下手をすれば蹴り付けたこと自体が新たに問題になる可能性すらあるくらいです。
キック一発で全てが解決するなどサッカーぐらいしか思いつきませんが、それとて失敗シーンのほうが連発されています。
バスケットボールと比較しみれば蹴りで得点しづらいことはよく分かるでしょう。
ゴールポストが大きいにも拘らず得点が少ないサッカーに対して、プロのバスケットボールはシュートが外れる方が少ないくらいです。
足は手よりも力は強いですが、それほど器用に物事を処理できるものではないということです。
大雑把な力任せの解決方法では問題が綺麗に片付くことなどありません。
鶴の一声で問題を封じて見せても全員が納得する至らなければ後の禍根になることすらあります。
一撃の下に問題が片付いたように見えても、細かい後片付けに苦労している誰かがいるのば何時の世にも言えることです。

「けりを付ける」の語源や由来

「けりを付ける」(けりをつける)の意味はどの方も知っていらっしゃいますよね。

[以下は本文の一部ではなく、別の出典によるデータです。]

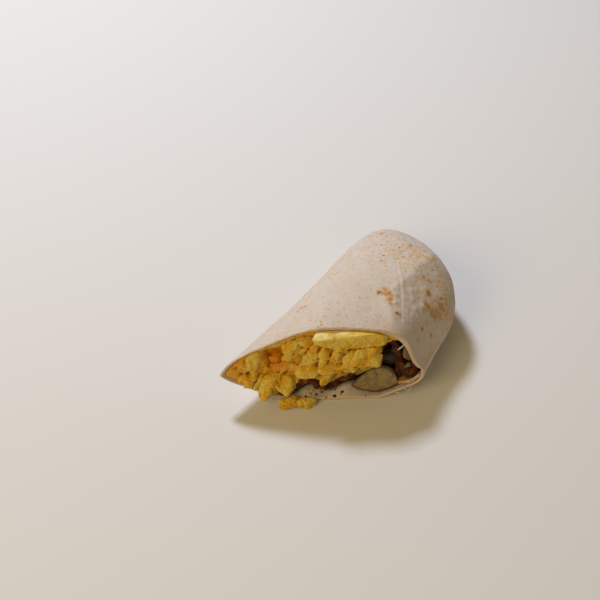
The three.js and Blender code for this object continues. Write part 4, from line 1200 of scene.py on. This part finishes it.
def stand(name, data, axes, at):
    """A lamp or camera whose own axes point these three ways, at a place in metres."""
    made = bpy.data.objects.new(name, data)
    rows = [[*axis, place] for *axis, place in zip(*axes, at)]
    made.matrix_world = Matrix(rows + [[0, 0, 0, 1]])
    bpy.context.scene.collection.objects.link(made)
    return made


def lamp(name, towards, distance, size, power, colour):
    """A square area light in the given direction from the food, turned towards it."""
    data = bpy.data.lights.new(name, "AREA")
    data.size, data.energy, data.color = size, power, colour
    away = towards / np.linalg.norm(towards)
    side = np.cross([0, 0, 1], away)
    side = side / np.linalg.norm(side)
    stand(name, data, (side, np.cross(away, side), away), away * distance)


up = turned(0, math.sin(ELEVATION), math.cos(ELEVATION))
backwards = turned(0, -math.cos(ELEVATION), math.sin(ELEVATION))
view_right = math.cos(ROLL) * turned(1, 0, 0) + math.sin(ROLL) * up
view_up = math.cos(ROLL) * up - math.sin(ROLL) * turned(1, 0, 0)
camera_data = bpy.data.cameras.new("camera")
camera_data.lens, camera_data.sensor_width = LENS, SENSOR
bpy.context.scene.camera = stand("camera", camera_data, (view_right, view_up, backwards), EYE * MM)

corners = [(x * FLOOR_HALF, y * FLOOR_HALF, 0) for x, y in ((-1, -1), (1, -1), (1, 1), (-1, 1))]
floor_mesh = bpy.data.meshes.new("floor")
floor_mesh.from_pydata(corners, [], [(0, 1, 2, 3)])
floor_mesh.materials.append(material_of("floor_paper", Roughness=0.9, Base_Color=FLOOR_PALE)[0])
floor = bpy.data.objects.new("floor", floor_mesh)
bpy.context.scene.collection.objects.link(floor)

KEY_FROM, FILL_FROM = turned(-0.324, 0.539, 0.777), turned(-0.55, -0.6, 0.55)
lamp("key", KEY_FROM, distance=1.3, size=0.22, power=11.9, colour=(0.80, 0.85, 1.0))
lamp("fill", FILL_FROM, distance=1.6, size=0.9, power=9.2, colour=(1.0, 0.78, 0.44))
world = bpy.data.worlds.new("studio")
world.use_nodes = True
for socket, value in enumerate((ROOM_LIGHT, ROOM_STRENGTH)):
    world.node_tree.nodes["Background"].inputs[socket].default_value = value
bpy.context.scene.world = world
bpy.context.scene.view_settings.view_transform = "Standard"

容易では無かった物事に対して結論を出して終わりにするという意味です。同義語として、「終止符を打つ」(しゅうしふをうつ)や「幕を引く」(まくをひく)があります。しかし、意味を知っている方は多いですが、語源や由来までは知っている方はあまりいらっしゃらないかもしれません。「けりを付ける」の語源や由来は、和歌や俳句などの古典文章から来ています。和歌や俳句は文末に助動詞の「けり」を付け、過去「~だった」というようにすることが多く、けりを付けるということは結末を迎えるということから、物事に対して結論を出して終わりにするという意味の「けりを付ける」が使われ始めました。「けりを付ける」の語源や由来を知らなかった方は多かったのではないでしょうか。慣用句やことわざのような言葉の語源や由来は面白いものが多いですよね。普段使っている慣用句やことわざの語源や由来について調べてみることも楽しいかもしれませんね。「けりを付ける」といえば、長い間片付かない問題や長年抱え込んでいる不安など沢山ある方が多いと思いますが、少しでも早くけりを付けたいものですね。

「けりを付ける」は伊勢物語の「けり」も関係しています

「けりを付ける」の「けり」とは和歌や語り物が助動詞ケリで終わることが多いことから、「物事の終わり、結末」をあらわす言葉です。ですから「けりを付ける」は「結着をつける、終結させる」という意味です。そう言われてみれば、伊勢物語も「昔、男ありけり」で始まる物語が多く、この助動詞「けり」が効果的に多用されることで、場面の緊迫感や喪失感などを演出していますね。伊勢物語はその作者すらはっきりしないという物語です。在原業平をモデルにした男の一代記であり、和歌が随所に出てくる歌物語とも評されていて、高校生の古典の教科書には必ずといっていいほど取り上げられている作品です。作者は在原業平だという説、業平の作に次男滋春が加筆したものという説、業平の作に、女流歌人の伊勢が補筆したという説、紀貫之の作という説まで多種あり、これだという根拠がないために未詳ということで通っています。「誰かタイムマシンで誰が書いているか見てきて欲しい」と夢想するほど、この物語は魅力的です。内容的には男女間の恋愛小説なのですが、一流歌人がモデルだけあって、みやびな世界が繰り広げられていて、高校の教科書で出会って終わりというには、惜しい。大人になってからのほうが楽しめる物語ですが、内容が宮廷の恋愛物という性質上、隠れてこっそり楽しむのが、平安時代から受け継がれた伊勢物語の正当な楽しみ方だと思う今日この頃です。